Still in Dinosaur Years Editor: Victoria
Working Title: N/A
In the morning stillness, Desdemona could only hear her own footsteps. She was walking slowly so she could scan the ground, but her efforts were only serving to frustrate her further.
She bent. Pressed a hand to the ground. Grimaced, since the moisture of the spongy earth rushed to engulf her fingers.
Everything was brown, soggy, and mostly dead.
She clicked a soft noise of irritation with her tongue and stood once more, continuing her slow walk. Her attention wandered, though, over the mossy trees and mushy dirt in the distance. It was hard to have hope when the forest looked like a dying swampland.
Having any kind of hope was harder since the magic had died, really.
She shoved a hand into her satchel as she walked, counting her findings for the day. Two round penn leaves for healing, three fignius leaves for focus, and one mushroom, barely on the brink of life. They would have to stew it immediately to get anything from it.
The voice of her teacher only exasperated her frustration at this morning’s bounty. But she turned and started her way back.
The morning was brisk. She rubbed her hands together and remembered when she could use the friction of her fingers to pull life and healing from the leaves. The two crumpled leaves from today’s plants would boil to create a simple drink for colds, nothing more.
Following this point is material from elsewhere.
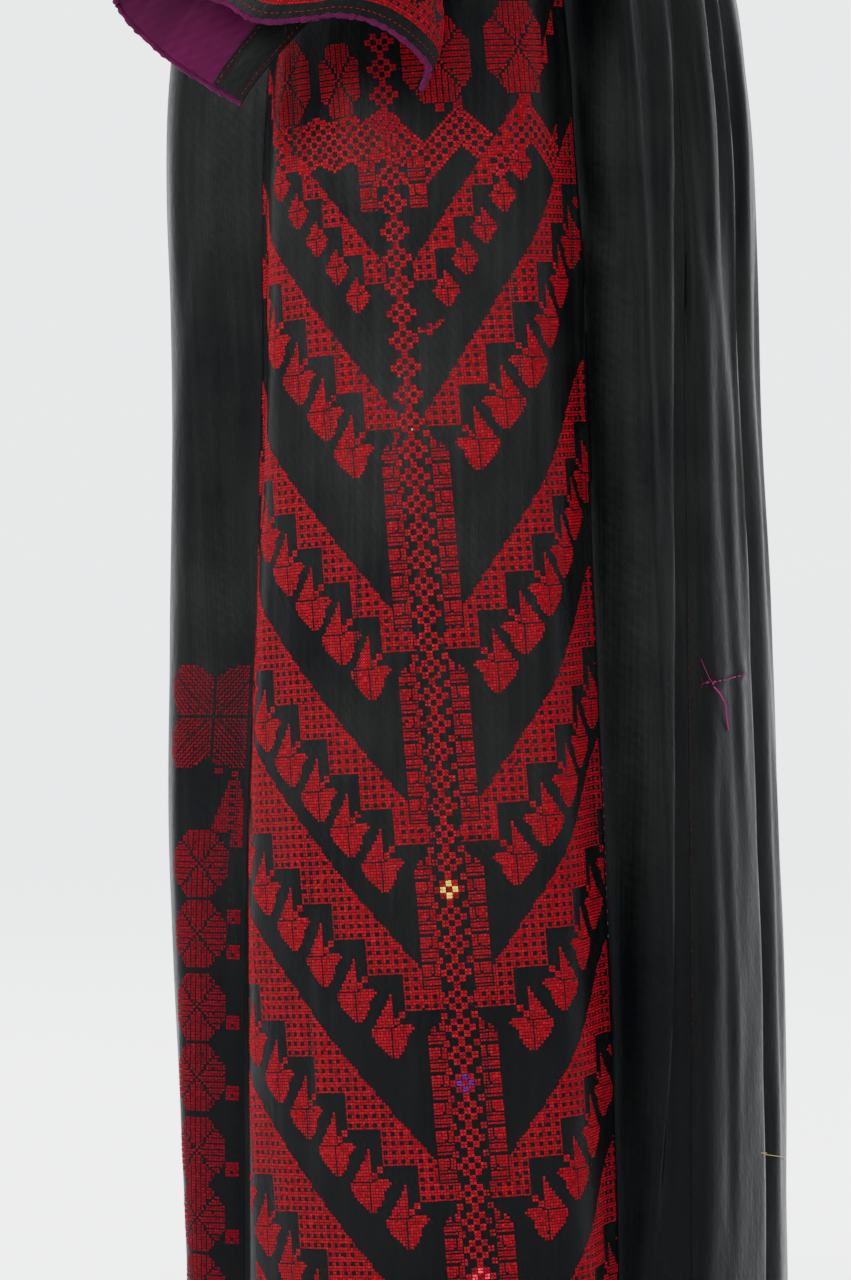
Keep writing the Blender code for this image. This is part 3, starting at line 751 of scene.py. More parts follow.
def running_stitches(
    route: Array, up: Array, length: float, gap: float, thread: Thread, rng: Random, width: float
) -> MeshParts:
    """A row of running stitches along a route on the cloth.

    Args:
        route: points along the seam.
        up: the cloth's normal at each of them.
        length: each stitch's length.
        gap: the space between two stitches.
        thread: the thread's colour.
        rng: what makes the stitches uneven.
        width: the thread's width.

    Returns:
        The stitches as one mesh.
    """
    steps = np.linalg.norm(np.diff(route, axis=0), axis=1)
    places = np.concatenate([[0], np.cumsum(steps)])
    centres = np.arange(length / 2, places[-1] - length / 2, length + gap)
    centres = centres + rng.uniform(-0.2, 0.2, len(centres)) * gap
    sizes = length * rng.uniform(0.8, 1.15, len(centres))

    def read(values: Array, at: Array) -> Array:
        """Values at lengths along the route."""
        return np.stack([np.interp(at, places, values[:, axis]) for axis in range(3)], -1)

    start, end = read(route, centres - sizes / 2), read(route, centres + sizes / 2)
    normal = unit(read(up, centres))
    along = end - start
    across = unit(np.cross(normal, along)) * width
    colours = thread_colours(np.full(len(centres), THREADS.index(thread)), rng)
    return scattered(DASH, (start + end) / 2, along, across, normal * width * 0.7, colours)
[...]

“Pathetic,” she muttered, and hurried to meet Cal.
Strong Points -
Though it might not be an action-packed start, this is a nice way to drop hints and questions. You have Mona collecting for spells and it leaves us to wonder what sort of world we're dealing with. These questions are great, they're what keep us reading. I want to know if Mona's doing this in secret, if she practices magic without others knowing or maybe she's poor and embarrassed so she collects the ingredients without others knowing. And the dead forest turned into a swamp, what the heck happened there? You've found a nice way to weave these details in without cramming them in, and that's awesome!
Some Tips -
The very first thing I noticed was the use of passive voice. It's in the first paragraph, "was walking" and "was only serving". Using "was" (or "had") plus the verb can at times be necessary, but most of the time it removes us from the character preforming the action and greatly slows down the pace. It's also a lot wordier than necessary.
"Mona walked slowly so she could scan the ground." To me, this has a stronger impact, as there are less steps between me and what Mona's doing.
To strengthen this even more, I might choose a more descriptive verb than "walked" just so to avoid using the adverb with it. Adverbs definitely have their places, don't get me wrong. But if abused, they lose their effectiveness. Sometimes, they border on telling instead of showing.
Telling is a really hard habit to get out of, but becoming aware of it is one of the best things a writer can do for themselves. Learning to describe and effectively show the reader to a conclusion is so much stronger than just handing over a one or two-word description.
For example, "Everything was brown, soggy, and mostly dead." Well, what does that mean? That doesn't give me much of anything to picture. I probably don't know what a dead forest is supposed to look like, so just telling me that there is one there, and that it's wet, that's not helpful. How did this forest die? Did it burn? Are the trees sick and withering? Is there too much water for the climate and thus the trees have begun to rot? All of these things are very probable, but also very different in presentation. This will probably require research on your part if you don't know what this is like, but the end result will be totally worth it.
Another great way to help this is getting rid of dialogue tags. "Muttered" is telling me how she spoke, instead of showing me with the dialogue or how her body language reads. If she's just saying one word to herself in the middle of the woods, I can probably deduce that she's grumbling it. Other things like shouting or snapping should be clear in the way the sentence reads. We say fewer words or pick more abrasive things to say when we're pissed. Even in text messages or blog posts, a tone is conveyed without us ever having to hear it. Again, dialogue tags are certainly not taboo, and have their uses, but learning to write without them can really help those description muscles.
Would I keep reading?
Not just yet, unfortunately. I need a little bit more before I'm invested in Mona and her world, and I didn't feel completely immersed. So please, resubmit so that Sarah or I can take a second look! Thank you so much, hope to hear back from you!